Rafael Almeida foi outro dos investigadores precários que marcou presença na manifestação. Bolseiro de doutoramento na área da Física, queixa-se de falta de proteção na sua situação laboral.

“Olhando para o que vem daqui para a frente, em pós doutoramentos e em investigação, as oportunidades de carreira são fracas“, lamentou, considerando que “é muito mais difícil permanecer na investigação do que fugir para o mercado de trabalho”.

A falta de investimento na ciência foi outros dos pontos de contestação, com críticas às verbas previstas para o Orçamento do Estado para 2025 (OE2025) e reivindicações para que o executivo reserve 3% do PIB para o setor, em linha com as recomendações internacionais.

O Governo não está a mostrar vontade de resolver até ao momento e é preciso que a Assembleia da República dê um sinal. O sinal é, desde já, no Orçamento do Estado inscrever as verbas necessárias”, defendeu Tiago Dias, dirigente sindical da Fenprof.

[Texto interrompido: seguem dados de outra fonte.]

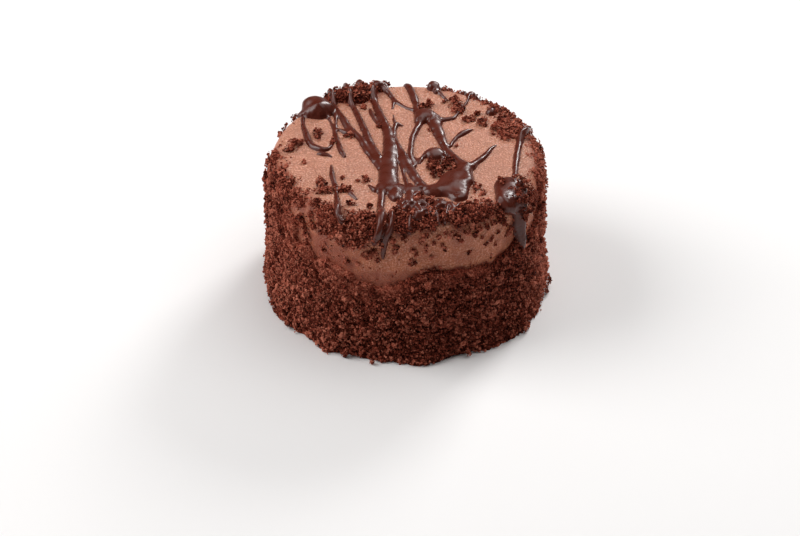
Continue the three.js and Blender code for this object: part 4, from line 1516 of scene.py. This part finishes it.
@dataclass(frozen=True)
class Studio:
    """The table, the lights and the camera, in metres."""

    table: PaleTable = PaleTable()
    table_size: float = 3.0
    camera_place: Place = (-0.0016, -0.38443, 0.27950)
    camera_target: Place = (-0.0016, -0.02489, 0.0200)
    lens: float = 70.0
    sensor: float = 36.0
    sky: str = "ffffff"
    sky_strength: float = 0.06
    lights: tuple[SoftLight, ...] = (
        SoftLight("left_box", (-0.787, 0.027, 0.616), 0.70, 8.9),
        SoftLight("top_box", (0.296, 0.171, 0.940), 0.90, 5.8),
        SoftLight("back_box", (0.444, 0.711, 0.545), 0.28, 5.2),
    )
    lights_target: Place = (0.0, 0.0, 0.02)

    def build(self) -> None:
        """Sets up the table, the lights, the sky and the camera."""
        self.lay_table()
        for light in self.lights:
            self.hang_light(light)
        self.paint_sky()
        self.place_camera()

    def lay_table(self) -> None:
        """Lays the pale table that the cake stands on."""
        shape = bmesh.new()
        bmesh.ops.create_grid(shape, x_segments=1, y_segments=1, size=self.table_size / 2)
        mesh = bpy.data.meshes.new("table_top")
        shape.to_mesh(mesh)
        shape.free()
        mesh.materials.append(self.table.material())
        top = linked("table_top", mesh)

    def hang_light(self, light: SoftLight) -> None:
        """Hangs one soft box, facing the cake."""
        data = bpy.data.lights.new(light.name, "AREA")
        data.energy = light.power
        data.size = light.size
        aim(linked(light.name, data), light.place, self.lights_target)

    def paint_sky(self) -> None:
        """Surrounds the scene with an even soft fill."""
        world = bpy.data.worlds.new("studio")
        bpy.context.scene.world = world
        world.use_nodes = True
        background = world.node_tree.nodes["Background"]
        background.inputs["Color"].default_value = linear(self.sky)
        background.inputs["Strength"].default_value = self.sky_strength
        bpy.context.scene.view_settings.view_transform = "Standard"

    def place_camera(self) -> None:
        """Places the camera above the front edge of the table."""
        data = bpy.data.cameras.new("camera")
        data.lens = self.lens
        data.sensor_width = self.sensor
        camera = linked("camera", data)
        aim(camera, self.camera_place, self.camera_target)
        bpy.context.scene.camera = camera


# ---------------------------------------------------------------------------- the cake


@dataclass(frozen=True)
class MousseCake:
    """The whole dessert."""

    skin: Skin = Skin()
    mousse: SetMousse = SetMousse()
    crumb: CakeCrumb = CakeCrumb()
    ganache: SetGanache = SetGanache()
    top_spread: float = 0.4  # the top's loose crumbs differ more in shade than the side's

    def build(self) -> None:
        """Makes every piece of the cake."""
        coat = Coat(self.skin)
        crumb = self.crumb.material()
        MousseBlock(self.skin, coat).build(self.mousse.material())
        CrumbBed(self.skin, coat).build(crumb)
        self.press_coat(coat, crumb)
        self.strew_top(coat, crumb)
        Drizzle(self.skin, coat).build(self.ganache.material())

    def press_coat(self, coat: Coat, crumb: bpy.types.Material) -> None:
        """Presses crumbs of several sizes onto the side."""
        scatter = Scatter(self.skin, coat, np.random.default_rng(SEED + 1))
        top, foot = self.skin.rim - 0.5, self.skin.foot - 0.3
        middle = (top + foot) / 2
        # A name and a form, then what spread takes: count, belt, sizes, strays and proud.
        kinds = (
            ("side_chunks", CrumbForm.CHUNK, 1500, (top, foot - 0.5), (0.7, 1.3), 0.1, 0.2),
            ("side_lumps", CrumbForm.LUMP, 3000, (top, foot), (0.5, 0.95), 0.3, 0.4),
            ("side_shards_low", CrumbForm.SHARD, 4600, (middle, foot), (0.34, 0.68), 0.6, 0.7),
            ("side_shards_high", CrumbForm.SHARD, 4800, (top, middle), (0.32, 0.66), 0.6, 0.7),
            ("side_grains", CrumbForm.GRAIN, 7200, (top, foot), (0.2, 0.44), 1.0, 1.3),
        )
        for number, (name, form, *how) in enumerate(kinds, 1):
            CrumbBatch(name, form, number).build(scatter.spread(*how), crumb)

    def strew_top(self, coat: Coat, crumb: bpy.types.Material) -> None:
        """Sets the rim's crumbs and the loose clumps on the top and on the bare side."""
        scatter = Scatter(self.skin, coat, np.random.default_rng(SEED + 2))
        draw = np.random.default_rng(SEED + 3)
        clumps = [Clump(*row) for row in TOP_CLUMPS]
        clumps += [self.side_clump(*row) for row in (*SIDE_CLUMPS, *FOOT_CLUMPS)]
        clumps += [self.dark_clump(coat, *row) for row in DARK_CLUMPS]
        belt = (20.0, self.skin.rim)
        # A form, what spread takes besides the belt, and how many fill a square millimetre.
        kinds = (
            (CrumbForm.CHUNK, 520, (0.6, 1.1), 0.1, 0.2, 0.3),
            (CrumbForm.LUMP, 1200, (0.45, 0.85), 0.3, 0.4, 0.5),
            (CrumbForm.SHARD, 4200, (0.28, 0.6), 0.6, 0.9, 2.2),
            (CrumbForm.GRAIN, 5700, (0.16, 0.36), 1.0, 1.4, 3.1),
        )
        for number, (form, count, sizes, strays, proud, filling) in enumerate(kinds, 10):
            spots = [scatter.spread(count, belt, sizes, strays, proud)]
            spots += [clump.spots(self.skin, draw, sizes, filling) for clump in clumps]
            batch = CrumbBatch(f"top_{form.name.lower()}s", form, number, self.top_spread)
            batch.build(gathered(spots), crumb)

    def side_clump(
        self, angle: float, height: float, across: float, along: float, base: float = 0.0
    ) -> Clump:
        """Gives one clump that sticks to the side, base millimetres off the mousse."""
        x, y = self.skin.beside(angle, height)
        return Clump(x, y, across, along, 0.6 + 0.2 * base, 0.42, base)

    def dark_clump(
        self, coat: Coat, angle: float, height: float, across: float, along: float
    ) -> Clump:
        """Gives one knot of crumbs painted near black, partly a painted shade for a hollow, that sits
        in the top of the coat.
        """
        x, y = self.skin.beside(angle, height)
        base = 0.25 + float(coat.layer(np.array([[x, y]]))[0])
        return Clump(x, y, across, along, 0.4, -0.2, base)


def main() -> None:
    """Builds the cake and its studio."""
    logging.basicConfig(level=logging.INFO, format="%(name)s: %(message)s")
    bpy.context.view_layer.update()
    MousseCake().build()
    Studio().build()
    bpy.context.view_layer.update()


if __name__ == "__main__":
    main()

Por outro lado, Tiago Dias sublinhou que o novo Estatuto da Carreira de Investigação Científica, com que o ministro da Educação, Ciência e Inovação, Fernando Alexandre, tem acenado para combater a precariedade laboral no setor, não responde ao problema.

“Pessoas 10, 20 e 30 anos no sistema, a desenvolver trabalho, funções permanentes que fazem falta às instituições e que têm levado a ciência para a frente em Portugal, são precárias. Em nenhum setor do país se trabalha com este nível de precariedade”, acrescentou.

O apelo aos deputados da Assembleia da República foi também respondido por Paula Santos, do PCP, que esteve presente no final do protesto, deixando igualmente críticas à proposta de OE2025, que diz ficar “muito aquém” das necessidades do setor.

Também o Livre, representado pelo porta-voz Rui Tavares, manifestou solidariedade para com os investigadores científicos, sublinhando que “só vêm cérebros que estão no estrangeiro se virem que os cérebros que temos neste momento na academia e na ciência estão a ser tratados com merecem e, infelizmente, neste momento não estão”.